There was some question about approving an unconditional charter to operate without the insurance.
“There was certainly question on its interpretation,” Myklebust said, “but at the end of the day, they got their charter.”
With a routing number already in hand and a master account at the Federal Reserve System expected by Dec. 10, the credit union could land its first depositor by New Year’s Day — in time to celebrate the state’s first anniversary of legal recreation pot sales.
Any cannabis-related business can be a member, as well as anyone who is a member of a nonprofit group that supports legalized marijuana. Initial funding comes from the credit union’s nine organizers who make up its board of directors, and the deposits of those who join.
Having the credit union reviewed while it is in operation, Mason said, is a way to ensure a fair and thorough assessment before NCUA decides on the federal insurance.
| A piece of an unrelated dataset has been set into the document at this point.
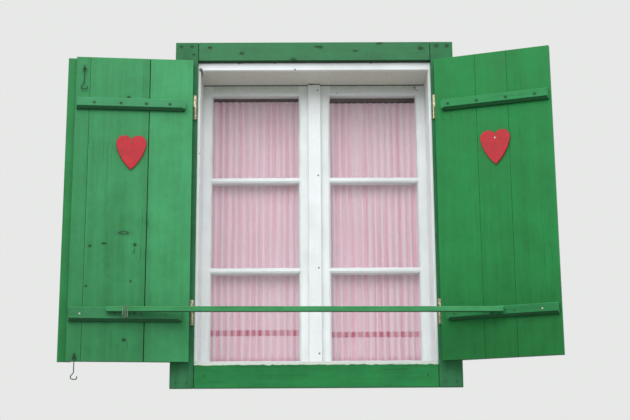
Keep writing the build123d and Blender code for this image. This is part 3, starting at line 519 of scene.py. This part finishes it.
# Dark strips in the joints of the casing boards: painted shade for the gaps between them
JOINT_X, JOINT_Y, JOINT_SIZE = 0.489, -0.0105, (0.0017, 0.014)
JOINT_RUNS = ((-0.047, 0.047), (1.333, 1.412))
joint_mesh = bmesh.new()
for side in (LEFT, RIGHT):
    for z_low, z_high in JOINT_RUNS:
        made = bmesh.ops.create_cube(joint_mesh, size=1.0)["verts"]
        bmesh.ops.scale(joint_mesh, verts=made, vec=(*JOINT_SIZE, z_high - z_low))
        bmesh.ops.translate(joint_mesh, verts=made, vec=(side * JOINT_X, JOINT_Y, (z_low + z_high) / 2))
joint_shade = from_bmesh("casing_joint_shade", joint_mesh)
finish_with(joint_shade, painted_wood("joint_shade", JOINT_SHADE_GREENS, "Z", 44))
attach(joint_shade, "root")


# Hearts


def heart_red(name, seed):
    """Red paint, a little worn."""
    s = Surface(name, specular_ior_level=0.3)
    place = s.vector("ADD", s.position, (seed, seed, seed))
    blotch = s.noise(place, 26.0, 4.0, 0.6)
    fine = s.noise(s.vector("MULTIPLY", place, (1, 1, 0.1)), 160.0, 3.0)
    colour = s.mix(s.span(blotch, 0.32, 0.66), paint(168, 30, 38), paint(190, 36, 48))
    colour = s.mix(s.span(s.noise(place, 60.0, 3.0), 0.6, 0.7, 0.0, 0.5), colour, paint(136, 38, 36))
    colour = s.mix(s.span(fine, 0.4, 0.7, 0.0, 0.12), colour, paint(120, 24, 28))
    s.set("Base Color", colour)
    s.set("Roughness", s.span(blotch, 0.3, 0.7, 0.35, 0.55))
    s.set("Normal", s.bump(s.math("ADD", fine, blotch), 0.0005))
    return s


finish_with(cad["left_heart"], heart_red("left_heart_red", 1.0))
finish_with(cad["right_heart"], heart_red("right_heart_red", 4.0))


# Metal


def metal(name, tint, dark, roughness, seed, metallic=1.0, painted=None):
    """Old metal with stains and a broken sheen; `painted` is (x, colour) where paint covers it left of x."""
    s = Surface(name, metallic=metallic, specular_ior_level=0.5)
    place = s.vector("ADD", s.position, (seed, seed, seed))
    stain = s.noise(place, 120.0, 5.0, 0.65)
    fine = s.noise(place, 700.0, 3.0, 0.6)
    colour = s.mix(s.span(stain, 0.38, 0.66), paint(*tint), paint(*dark))
    if painted:
        edge, cover = painted
        covered = s.span(s.split(s.position)[0], edge - 0.0003, edge + 0.0003, 1.0, 0.0)
        colour = s.mix(covered, colour, paint(*cover))
        s.set("Metallic", s.math("SUBTRACT", 1.0, covered))
    s.set("Base Color", colour)
    s.set("Roughness", s.span(stain, 0.3, 0.7, roughness, roughness + 0.25))
    s.set("Normal", s.bump(s.math("MULTIPLY_ADD", fine, 0.3, stain), 0.0002))
    return s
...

NCUA spokesman John Fairbanks on Friday said the review process will be comprehensive and methodical, though he said he’s prevented from confirming the existence of any application.
“The safety and soundness of the credit union is the focus, and NCUA’s review includes such considerations as the credit union’s funding, the quality of its management, particularly in the area of financial expertise, the state of its financial operations, and its field of membership,” Fairbanks said in an e-mail.
While the NCUA decides, Fourth Corner can operate with private insurance that covers theft and other losses. NCUA insurance covers the insolvency of the institution and, Mason said, there is no plan, at least not at first, to do the kind of banking that requires the coverage, such as lending and investing.
Because it won’t invest despositor funds or lend them, the credit union plans to make money at first with the fees it charges for services, such as compliance reporting to the federal government.
“All the banking services that allow the businesses to pay bills and meet payroll,” Mason said. “There is to be no use of deposits for uninsured activity.”